Print Edition: January 28, 2006
YOU CAN’T MAKE UP THIS STUFF: VOLUME 6
OK kidlings, here’s yet another edition of "Big Rob’s You Can’t Make Up This Stuff," the game based on my brother’s theory that reality is stranger than any fiction you can conjure up.
Big Rob sent this from the Flint Journal: Kendrell Pugh has been suspended from school 55 times in the last five years. His recent offenses include: 11 suspensions for insubordination, 11 for disrespect, five for fighting, three assaults on other students, and repeated violations of school rules including truancy and tardiness. Last week he called a principal "dawg," loitered in the bathroom during class time, and hit an assistant principal. Said Pugh, "School is a big issue for me, I love school, but I don’t want to go somewhere where I feel like I’m not wanted." Earth to Kendrell, perhaps if you quit smacking the administrators and mugging your fellow students school would be a more welcoming place. Some might say you’ve already gotten 54 second chances. Now you need to get a clue.
While some, like Kendrell, go looking for trouble, others have trouble thrust upon them. Like Dawn Higgins of Easton, PA who didn’t want the lettuce on her McDonald’s hamburger so she tossed it out her car window assuming since it was biodegradable it would "go back in the ground." A police officer didn’t share her recycling theory and issued her a littering ticket which resulted in a $173.50 fine. Dawn plans to appeal the ruling and plans to bring a salad to court as evidence.
The judge may want to confiscate that salad because it could be nothing more than part of a clever jailbreak plan. To wit, Robert Cole was serving a sentence for armed robbery in New South Wales, Australia and while in custody underwent a dramatic weight loss. In fact, he got down to 123 pounds, slim enough so he could slide through the bars of his prison cell and has yet to be recaptured. The longer he remains "at large" the greater the chance his description might "grow," so police are baffled.
If Cole decides to continue his chosen profession of as a robber, he may want to steer clear of the home of James Erb of Williamsport, PA. A thief broke into Erb’s house and Jim’s parrot, Sunshine, attacked the man and pecked him so violently that the thief fled the scene leaving Sunshine with its victim’s blood still on its beak. Police picked the burglar up later, hands and arms bloodied, with holes consistent with those made by an enraged parrot.
If Erb wants to reward Sunshine with a cold beer, they should head over to Westerville, Ohio where last week a pizza parlor was the first local establishment to legally serve a beer since 1875. The town’s last "saloon" was blown up 131 years ago and then the National Anti-Saloon League made the city its national headquarters in 1909, hence the dry status. The pizza parlor owner held an auction to determine who would consume the first beer and the winning bidder paid $150 for the honor.

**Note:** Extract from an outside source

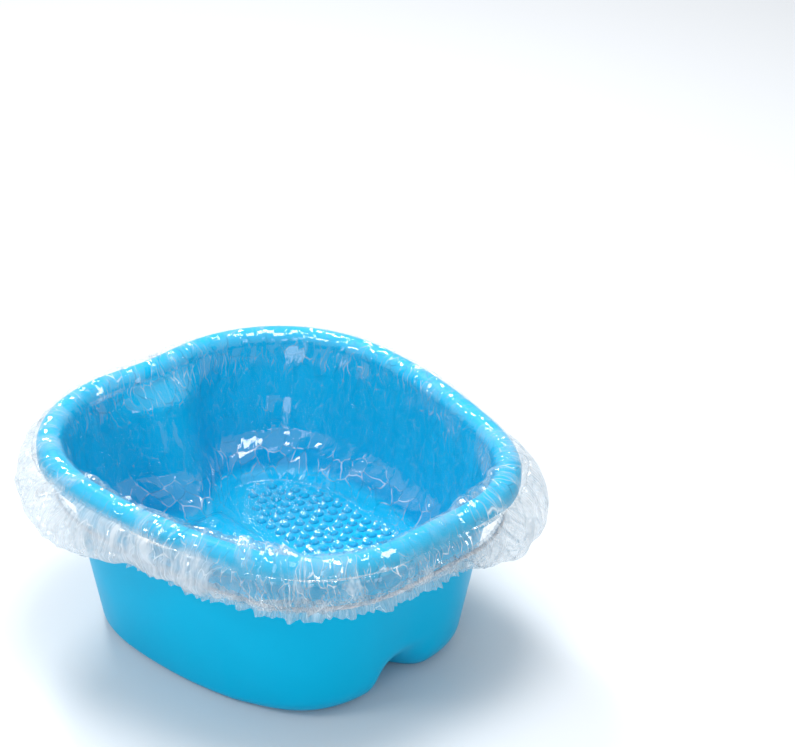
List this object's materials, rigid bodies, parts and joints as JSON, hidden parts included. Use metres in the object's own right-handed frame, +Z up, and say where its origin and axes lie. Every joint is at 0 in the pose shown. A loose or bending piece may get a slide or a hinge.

If anyone deserves a beer, however, it might be Brian Lawson of Chimacum, WA who ordered an Internal Revenue Instruction booklet by telephone. What he was after was a single copy of the Form 1040 Instructions for 2003 to help him straighten out a numerical error. What they got was a UPS delivery of twelve boxes containing 24,000 booklets of Form 1040 Instructions for 2005. Wait, it gets better as more government agencies get involved – the booklets somehow arrived at the correct destination even though they were mistakenly addressed to Chimacum, D.C. instead of Chimacum in Washington state. Hold the phone, I’m not done yet. Lawson called the IRS to alert them to the mistake but the IRS would not return either his calls or those from a local newspaper. Then the next day UPS called Lawson – you guessed it already, didn’t you – and told him another 24,000 booklets had just arrived at their warehouse.
Ahhhhh, you just can’t make up this stuff.